Zambia is a rare spot of pristine natural beauty, including the worldwide known Victoria Falls, and home to a variety of cultures and nationalities. Living here as an expat could be an enriching and unique experience, definitely uncommon but worthwhile: find out more about life in Zambia in this guide!

Culture and Leisure

Most expats live in and around the capital city Lusaka. Here there are museums, exhibitions, a beautiful open air market with African arts and crafts, indoor shopping malls and much more. And of course there is a big expat community in Lusaka, with a thriving social calendar to get involved with.

Although landlocked, there are three great rivers that flow through Zambia — the Kafue, the Luangwa and the Zambezi — and these define both the geography of the country and the life of its people. There is a huge diversity of wildlife in Zambia to be explored while living in Zambia, particularly in the national parks. The famous Victoria Falls, for instance, is part of the Mosi-oa-Tunya National Park in the south-west corner of the country, flowing into Lake Kariba.

Education in Zambia

The school year in Zambia runs from January to December, divided into three terms. The education system in Zambia is comprised of government schools, church schools, community schools, private schools, and international schools. Primary school consists of years one through seven. Secondary school then covers years eight to twelve.

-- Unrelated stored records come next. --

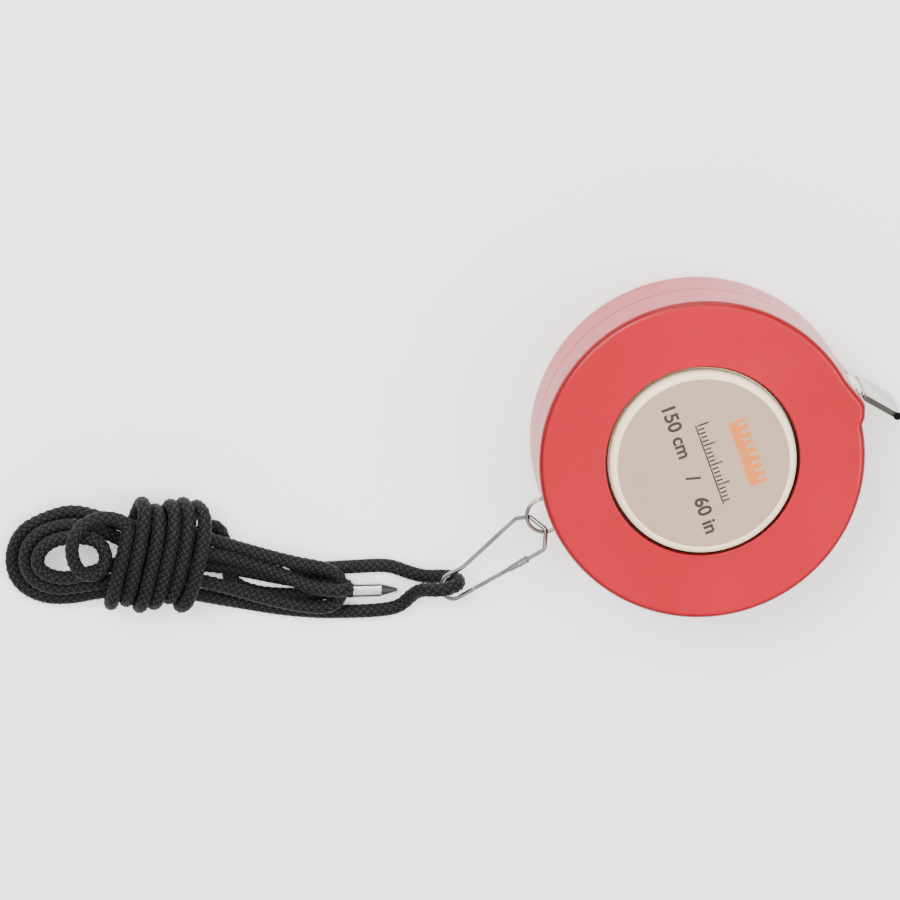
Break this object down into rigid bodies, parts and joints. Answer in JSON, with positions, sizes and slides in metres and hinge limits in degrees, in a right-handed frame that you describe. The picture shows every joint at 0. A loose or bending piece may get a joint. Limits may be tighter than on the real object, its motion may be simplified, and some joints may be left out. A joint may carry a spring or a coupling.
{
  "type": "retractable tape measure",
  "caption": "Round pocket tape measure with a centre push button, a folded metal end tab, and a braided cord lanyard on a jump ring and wire snap hook.",
  "frame": {"origin": "centre of the casing's flat rear face, which lies on the table", "axes": "+Z along the casing's and the drum's axis, out through the push button; +X towards the mouth side; the lanyard leaves towards -X"},
  "size_m": [0.1364, 0.053, 0.0176],
  "materials": {
    "case": "polished",
    "button": "polished",
    "label": "printed satin film",
    "drum": "moulded",
    "tape": "coated woven tape",
    "felt": "felt",
    "steel": "bright zinc",
    "spring_steel": "blued",
    "cord": "braided polyester",
    "tip": "heat-shrunk"
  },
  "bodies": {
    "casing": {"rear_shell": "case", "front_shell": "case", "lanyard_post": "steel", "axle": "steel", "thrust_washer": "drum", "axle_clip": "steel", "return_spring": "spring_steel"},
    "button": {"button": "button", "button_label": "label", "brake_ring": "drum", "brake_pad": "felt"},
    "drum": {"spool": "drum", "tape_coil": "tape", "mainspring": "spring_steel"},
    "tape_end": {"tape_strip": "tape", "end_tab": "steel"},
    "ring": {"key_ring": "steel"},
    "hook": {"hook_frame": "steel", "hook_catch": "steel"},
    "gate": {"hook_gate": "steel"},
    "lanyard": {"lanyard_cord": "cord", "lanyard_hank": "cord", "lanyard_tail": "cord", "cord_ferrule": "steel", "cord_tip": "tip"}
  },
  "joints": [
    {"name": "button_press", "type": "slide", "parent": "casing", "child": "button", "axis": [0, 0, -1], "range_m": [0, 0.001], "stiffness_N_per_m": 800, "springref_m": -0.002, "deforming": ["return_spring"]},
    {"name": "drum_spin", "type": "hinge", "parent": "casing", "child": "drum", "pos_m": [0, 0, 0.00825], "axis": [0, 0, -1], "range_deg": [0, 4092], "stiffness_Nm_per_rad": 0.0002, "springref_deg": -1718.87},
    {"name": "tape_pull", "type": "slide", "parent": "casing", "child": "tape_end", "axis": [0.8572, -0.515, 0], "range_m": [0, 1.45]},
    {"name": "ring_swing", "type": "hinge", "parent": "casing", "child": "ring", "pos_m": [-0.02208, -0.00964, 0.00825], "axis": [0, 0, 1], "range_deg": [-25, 12]},
    {"name": "hook_swing", "type": "hinge", "parent": "ring", "child": "hook", "pos_m": [-0.0235, -0.01026, 0.00825], "axis": [0, 0, 1], "range_deg": [-20, 8]},
    {"name": "gate_open", "type": "hinge", "parent": "hook", "child": "gate", "pos_m": [-0.03368, -0.02232, 0.00548], "axis": [-0.466, 0.166, 0.8691], "range_deg": [0, 8], "stiffness_Nm_per_rad": 0.0005, "springref_deg": -5.73},
    {"name": "lanyard_swing", "type": "hinge", "parent": "hook", "child": "lanyard", "pos_m": [-0.0362, -0.02185, 0.004], "axis": [0, 0, 1], "range_deg": [-20, 20]}
  ],
  "couplings": [
    {"joint": "tape_pull", "follows": "drum_spin", "m_per_rad": 0.0203}
  ]
}
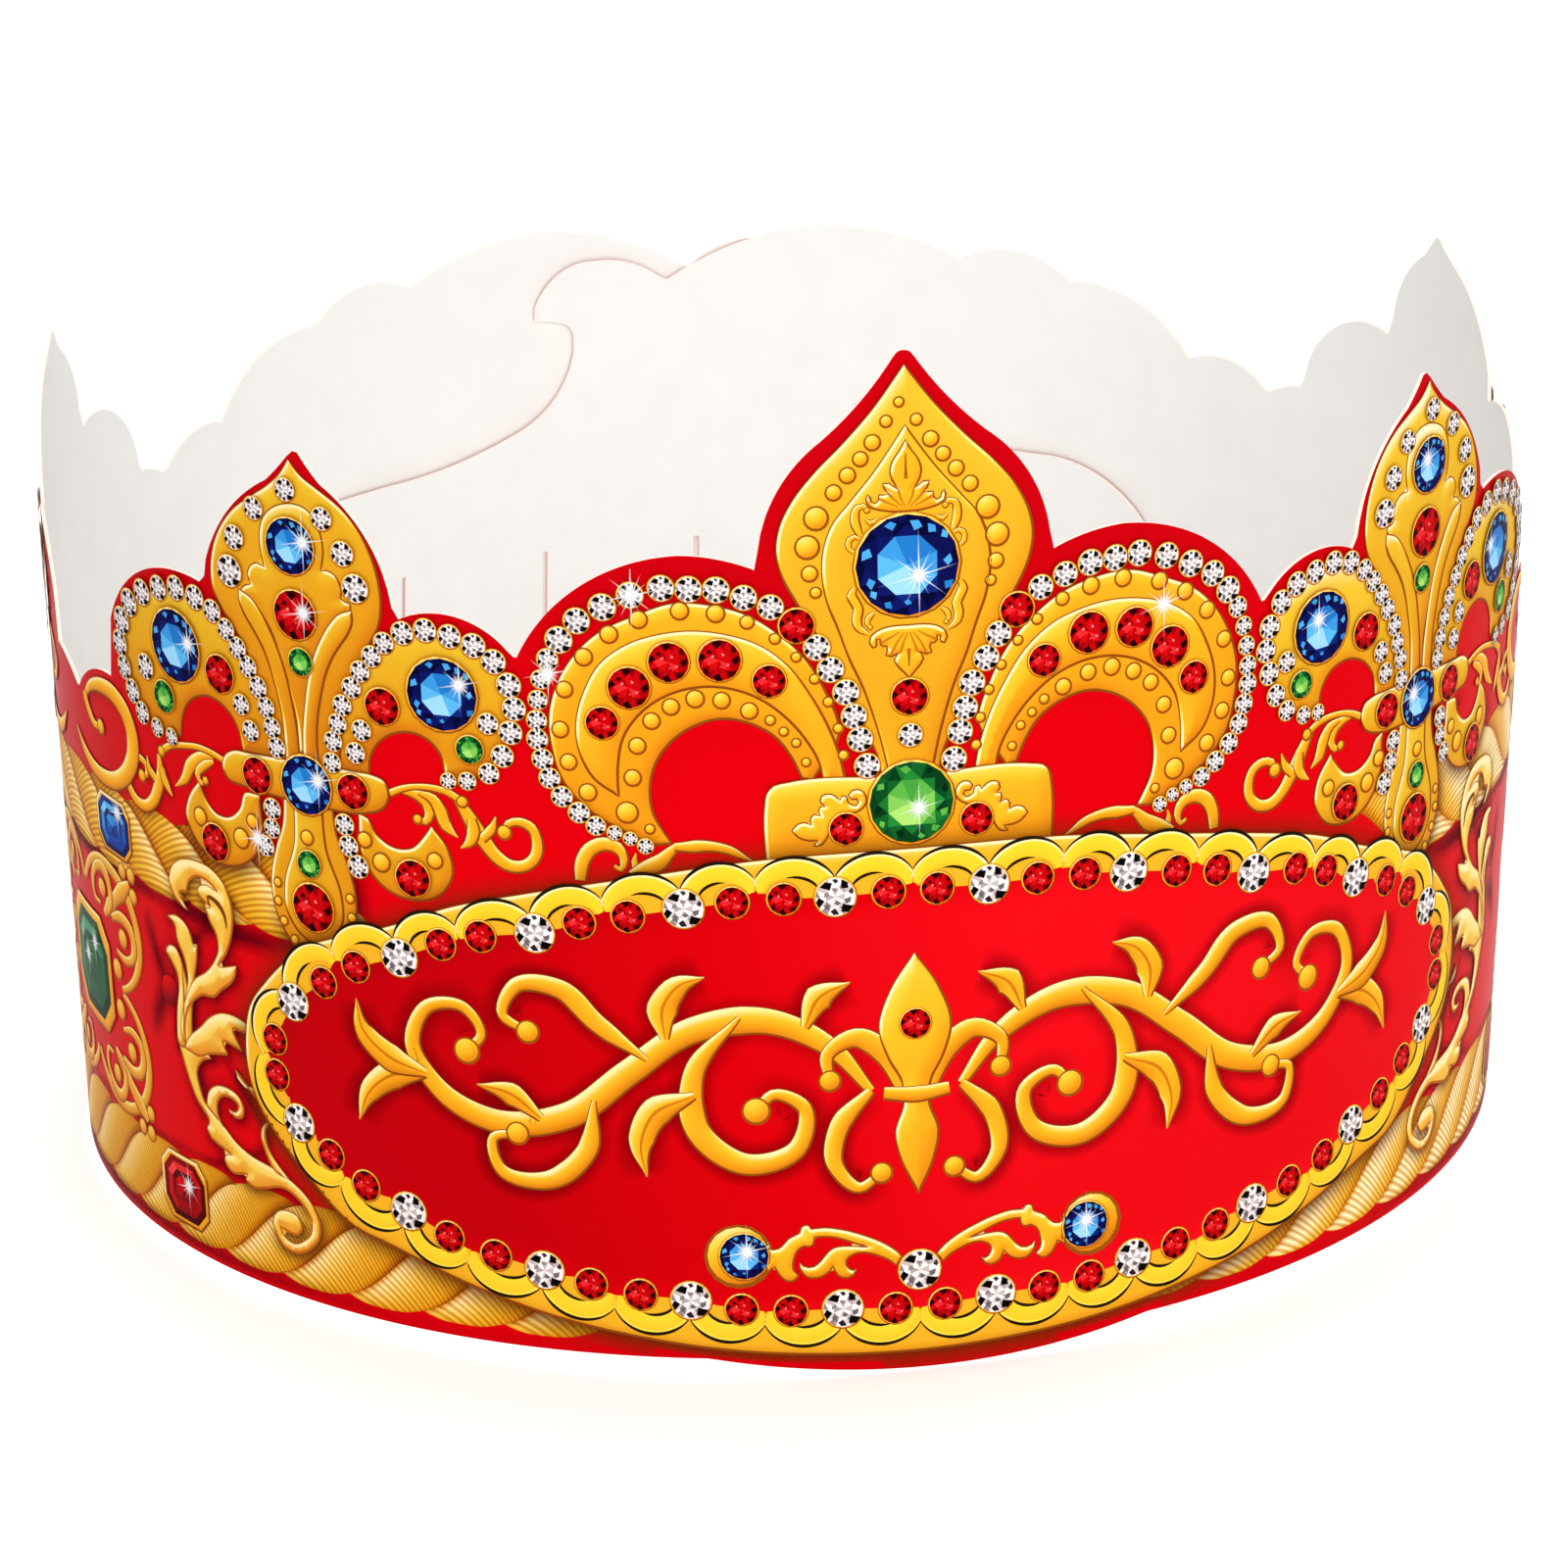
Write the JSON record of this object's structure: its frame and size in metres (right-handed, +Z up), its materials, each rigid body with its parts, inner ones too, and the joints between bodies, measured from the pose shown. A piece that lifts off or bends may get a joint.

Basic education consists of years one to nine and many government schools stop at this point, as this is considered a decent level of basic education for most children. The government schools tend to be poorly-funded and lack resources.

Zambia has a long history of high caliber private schools, though, many of which were founded by Christian missionaries in the late 19th and early 20th centuries. They either follow the local Zambian curriculum or they operate according to the American or British education system, with international qualifications such as the International Baccalaureate and GCEs offered.

Most expatriates choose to send their children to one of the many international private schools, mostly located in Lusaka. Fees for private schools, particularly international ones, are steep, and expats can expect to pay more than 20,000 USD per year. Many schools also charge a one-off non-refundable admission fee, which can be as much as 5,000 USD.

For those in rural areas, with no access to the good quality schools in the city, home schooling is often the chosen route for education. There are a number of support routes for expats who choose this option for their children while living in Zambia.

Transportation in Zambia

Public transport in Lusaka is easily accessible and cheap. Outside of the city, it is limited and less reliable. However, there are buses and a rail service that connects the main towns and cities. Most expats have their own car, and if you can’t drive or are uncomfortable driving, hiring a driver is easy to do. Some companies offer a driver as part of the package, so it’s worth keeping this in mind when negotiating your contract.

People drive on the left hand side of the road in Zambia. Traveling around the vast country can be logistically challenging due to its derelict road network. Many roads are severely pot-holed, especially during the rainy season. Due to the poor condition of roads, particularly outside of the cities, an SUV or 4x4 is a popular choice with expatriates.

Expats living outside the city should carry supplies and a spare container of fuel, as petrol stations are far apart. Travel at night is not recommended, due to wild animals, pedestrians, and stationary cars creating hazards on the poorly lit roadways. There is also an increased risk of car-jacking.